Western’s best given Purple Blankets

By Aron Yeomanson
Gazette Staff

Bela Nizami/Gazette
OH, SWEET — I NEEDED A NEW BLANKET. Four of Western’s Purple Blanket winners — Chris Hessel, Janis Kawamoto, Dave Fenicky, and Matt Wood — ham it up for the camera Tuesday night.

Tuesday evening’s athletic awards ceremony saw 13 exceptional athletes honoured as recipients of the prestigious Purple Blanket.

Awarded annually, the Purple Blanket is given to student athletes who, in the opinion of the Selection Committee, achieved superior distinction at the Provincial/National level of competition as representatives of Western.

Athletes must also make satisfactory academic progress and already have received three First Colour awards (for making outstanding contributions to athletics) in order to be considered. Aside from the Athlete of the Year awards, the Purple Blanket is the greatest honour bestowed upon Western athletes.

This year’s recipients were Bob Westman (track & field), Dave Fenicky (water polo), Janis Kawamoto (badminton), Chris Hessel (football), Eva Havaris (soccer), Andrew Dold (rugby), Matt Wood (swimming), Jenn Manley (swimming), Christian Heffernan (multi-sport), Shannon Gerrie ( cross-country), Jackie McCormick (curling), Justin Davis (hockey) and Ken Lockhart (badminton).

Much of the prestige associated with the Purple Blanket comes from the fact that athletes must possess a long list of attributes in order to earn a Blanket.

“Obviously, first and foremost, they have athletic ability and excel at their sport,” explained Western hockey coach Clarke Singer. “There are a lot of other things that are rolled into it as well. There are a lot of leadership qualities, time management qualities and personal qualities that are very important.”

“It really is a great honour,” Manley said. “I had [knee surgery] during the year and I didn’t even know if I’d be able to finish, so to come back and be a Purple Blanket winner — I couldn’t imagine it being any better than this.”
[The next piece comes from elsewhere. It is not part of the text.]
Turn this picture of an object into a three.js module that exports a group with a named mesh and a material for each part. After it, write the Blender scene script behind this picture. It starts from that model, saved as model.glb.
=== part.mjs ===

This year’s recipients of the award were added to some pretty high company.

“In comparison with previous winners of the Purple Blanket, this is a great honour,” Dold said. “Everyone that I’ve seen win this award in the past four years has been an outstanding athlete, so that pretty much brings all the prestige to the award for me.”

Owning a Purple Blanket is a testament to an athlete’s longevity and prolonged success in university athletics. Since athletes rely on others to aid them in their quest for glory, teammates and coaches play a large role in their individual accomplishments.

“Rugby is a 15-man sport, so without my teammates this is nothing,” Dold said.

“Even though swimming is an individual sport, we win awards for team championships,” Manley added. “I couldn’t have done it without the support and encouragement from my teammates.”

This year’s recipients have embodied the Western spirit while competing for Western, and have rightfully been commended for their efforts with Purple Blankets.

“It’s an outstanding group this year,” said director of Sports and Recreation Dan Smith. “The fact that we had 13 winners is a demonstration that there were a lot of outstanding athletes to choose from.”